After a couple years had passed, when the surprise of having lived into her thirties was well-faded, Eleanor Traum became deeply fascinated by her own corporeality. Had anyone in particular become aware of this, they would surely have called her obsessed, even OCD. But she kept her fascination a secret. She didn't need another diagnosis.

So no one ever caught sight of Eleanor picking her nose; besides, that wasn't what she was doing. The nostrils were her own, very private quarries, which she was methodically excavating. Any solid she managed to bring to light — mostly scabs and dried blood, occasionally a legitimate hunk of ossified mucus, went into amber prescription bottles. She drew the line at regular old snot, which somehow seemed not specific to her, and babyish.

Her boyfriend was the only one who knew anything about the accidentally self-inflicted wound sites scattered around her body, and he knew of only a couple that she couldn't realistically hide — her big toe, the backs of her hands. She hid the others under jeans and blouses, or towels wrapped around her after her bath. She wore a nightgown to bed, which fortunately her boyfriend found charming.

The right big toe was really her greatest achievement in the field of accidental self-mutilation. She had no idea how it came to be torn open — it didn't hurt at all, even though the nail was mostly ripped off and the skin beneath flayed. And, apart from being alarming in appearance, it didn't really affect her daily routine at all.

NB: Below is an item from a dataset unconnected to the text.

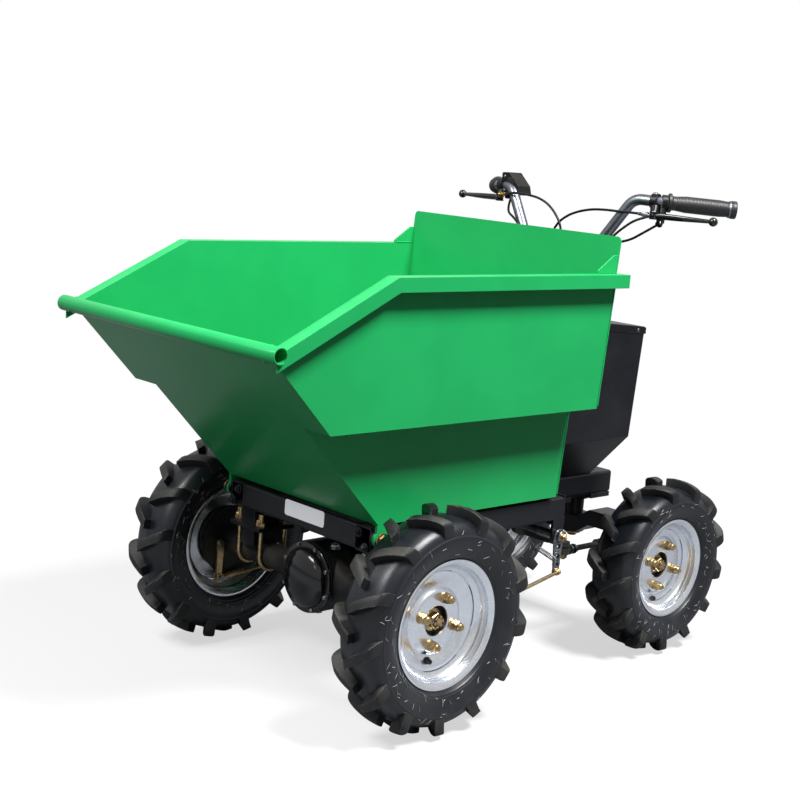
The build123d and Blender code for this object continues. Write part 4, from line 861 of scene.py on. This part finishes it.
def weld(start, end, radius, seed):
    """Weld bead: a round cord whose radius ripples every 2.4 mm and drifts a little."""
    start, end = np.array(start, float), np.array(end, float)
    length = np.linalg.norm(end - start)
    share = np.linspace(0, 1, max(9, int(length / 0.0008)))
    ripple = 1 + 0.16 * np.sin(share * length / 0.0024 * 2 * np.pi) + 0.08 * np.sin(share * 23 + seed)
    ripple *= np.minimum(1, 0.35 + np.minimum(share, 1 - share) * length / 0.003)
    upright = abs(end - start)[2] >= 0.9 * length
    up = (1.0, 0.0, 0.0) if upright else (0.0, 0.0, 1.0)
    return swept(start + share[:, None] * (end - start), radius * ripple, 7, up)


# ---------------------------------------------------------------- handlebar
COLUMN_Y = pivots["steer"][1]
CLAMP_TOP = 0.760
BAR_FOOT = np.array((0.0, COLUMN_Y, 0.738))
# points of the bar's two bent ends, as (beside, behind, above) the foot in millimetres
BAR_BEND = (165, 32, 194)
GRIP_START = (215, 44, 192)
GRIP_END = (322, 152, 187)
# lever: side, spot on the bar, pivot, ball, and the cable's first two points, as (beside, behind, above)
LEVERS = {
    "left": (1, (210, 43, 192), (222, 26, 165), (338, 61, 164), (216, 17, 165), (184, 13, 167)),
    "right": (-1, (194, 39, 193), (192, 26, 167), (338, 61, 164), (186, 21, 173), (166, 14, 176)),
}
BALL_RADIUS = 0.0090


def on_bar(side, x, behind, above):
    """Point beside, behind and above the middle of the handlebar's clamp, given in millimetres."""
    return BAR_FOOT + np.array((side * x, behind, above)) / 1000


def grip_parts(side):
    """Rubber grip: flange, waist, ribbed belly and end cap, turned about the bar's straight end; its band."""
    foot, head = on_bar(side, *GRIP_START), on_bar(side, *GRIP_END)
    run = (head - foot) / np.linalg.norm(head - foot)
    place = aimed(foot + 0.020 * run, run)
    far = np.arange(0.0150, 0.1160, 0.0005)
    belly = np.interp(far, (0.014, 0.034, 0.100, 0.116), (0.0140, 0.0163, 0.0165, 0.0153))
    belly = belly - 0.0004 * np.clip(np.sin(2 * np.pi * far / 0.0030), 0, 1) ** 2
    flange = [(0.0, 0.0112), (0.0, 0.0180), (0.0008, 0.0190), (0.0052, 0.0190), (0.0060, 0.0182),
              (0.0072, 0.0152), (0.0092, 0.0141)]
    cap = [(0.1185, 0.0150), (0.1229, 0.0150), (0.1231, 0.0170), (0.1240, 0.0175), (0.1325, 0.0175),
           (0.1340, 0.0166), (0.1340, 0.0060), (0.1334, 0.0050), (0.1334, 0.0004)]
    rubber = turned([*flange, *zip(far, belly), *cap], 48)
    band = turned(collar(0.1188, 0.1230, 0.0148, 0.0168, 0.0008, 0.0005), 48, loop=True)
    return moved(rubber, place), moved(band, place)


def perch_parts(side, spot, pivot):
    """Lever perch: ring on the bar, arm down to the pivot, and two cheeks over and under the blade."""
    run = on_bar(side, *GRIP_START) - on_bar(side, *BAR_BEND)
    ring = turned(collar(-0.0070, 0.0070, 0.0111, 0.0160, 0.0010, 0.0010), 40, loop=True)
    arm = np.linspace(spot + 0.42 * (pivot - spot), pivot, 9)
    cheek = turned(((0.0040, 0.0010), (0.0040, 0.0082), (0.0046, 0.0088), (0.0066, 0.0088), (0.0074, 0.0078),
                    (0.0074, 0.0010)), 28)
    return [
        moved(ring, aimed(spot, run)),
        swept(arm, np.linspace(0.0088, 0.0078, len(arm)), 18),
        moved(cheek, aimed(pivot, UP), aimed(pivot, DOWN)),
    ]


def blade_parts(pivot, ball):
    """Brake blade: a boss on the pivot, a bowed flat bar that thins outwards, and the ball at its end."""
    share = np.linspace(0, 1, 24)
    line = pivot + share[:, None] * (ball - pivot)
    line[:, 1] -= 0.0045 * np.sin(np.pi * share) ** 1.5
    high = np.interp(share, (0, 0.12, 0.4, 0.9, 1), (0.0036, 0.0064, 0.0060, 0.0040, 0.0036))
    deep = np.interp(share, (0, 0.12, 0.4, 0.9, 1), (0.0050, 0.0046, 0.0034, 0.0036, 0.0034))
    arc = np.linspace(0.05, np.pi - 0.05, 20)
    sphere = np.stack((-BALL_RADIUS * np.cos(arc), BALL_RADIUS * np.sin(arc)), axis=1)
    boss = collar(-0.0038, 0.0038, 0.0010, 0.0080, 0.0006, 0.0004)
    return [strap(line, high, deep), moved(turned(sphere, 28), aimed(ball, ball - pivot)),
            moved(turned(boss, 28), aimed(pivot, UP))]


def adjuster_parts(start, end):
    """Cable adjuster: a knurled barrel that narrows towards the cable, and a lock ring."""
    knurl = [(0.0050 + 0.0009 * k, 0.0047 - 0.0005 * (k % 2)) for k in range(12)]
    barrel = turned([(-0.004, 0.0034), (0.0050, 0.0034), *knurl, (0.0160, 0.0036), (0.0225, 0.0033),
                     (0.0230, 0.0028)], 24)
    lock = prism(12, 0.0062, 0.0010, 0.0042, 0.0005)
    return [moved(part, aimed(start, end - start)) for part in (barrel, lock)]


def dress_levers():
    """Grips, perches, blades, adjusters and perch screws of both sides; all turn with the steering."""
    for name, (side, *points) in LEVERS.items():
        spot, pivot, ball, sleeve, onward = [on_bar(side, *point) for point in points]
        rubber, band = grip_parts(side)
        make_piece(f"ribbed_grip_{name}", [rubber], "grip_rubber", "steering", 40, [f"grip_{name}"])
        make_piece(f"grip_band_{name}", [band], "bar_chrome", "steering")
        make_piece(f"perch_body_{name}", perch_parts(side, spot, pivot), "plastic_black", "steering", 40,
                   [f"lever_perch_{name}"])
        make_piece(f"brake_lever_blade_{name}", blade_parts(pivot, ball), "gloss_black", "steering", 50,
                   [f"brake_blade_{name}"])
        metal = "bare_steel" if side > 0 else "brass"
        make_piece(f"cable_adjuster_{name}", adjuster_parts(sleeve, onward), metal, "steering")
        screws = [(pivot + (0, 0, 0.0072), UP), (spot + (0, -0.002, 0.0150), (0, -0.1, 1))]
        make_piece(f"perch_screws_{name}", screw_parts(screws, 0.0052, 0.0032), "bare_steel", "steering")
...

At night, the toe changed, seemed to develop some perverse autonomy. She had subliminally conditioned her bladder to need release at three AM, give or take five minutes, every night without fail. And when she meandered barefoot and bleary into the bathroom, urgent with need, she seated herself, let it rip, and noticed that urine was far from the only thing gushing out of her. Her feet were planted in a very large pool of blood, blood which the hard bathroom tile chilled almost at once.

It was not blood alone. Some came out in long, clinging, gelatinous strands. She gathered the strands to dry on the sink — they were her most treasured additions to the amber bottles. Cleaning up the liquid counterpart was too much to ask at three in the morning; she always awoke before her boyfriend anyway. She would take care of it in the morning, using half a roll of paper towels, the water that dripped from her body after bathing, and the steam generated by the hot stream of the shower. At worst  the floor looked vaguely pink, but she usually managed to get it back to normal. Her boyfriend never seemed to notice, or neglected to mention it.

At thirty-seven years old, she had accumulated five of the amber bottles filled with scab tissue, fingernails, dead skin, the blood jelly from her toe, any evidence that she was a physical entity. She was comforted by this, and considered the collection a harmless manifestation of her innate perversion. She knew if they were found, she might be deemed insane in some sense, so she made little attempt to actively hide them. She kept them with the myriad other amber bottles that contained the many types of pills she used to maintain her psychological functioning, in a drawer in the bedside table.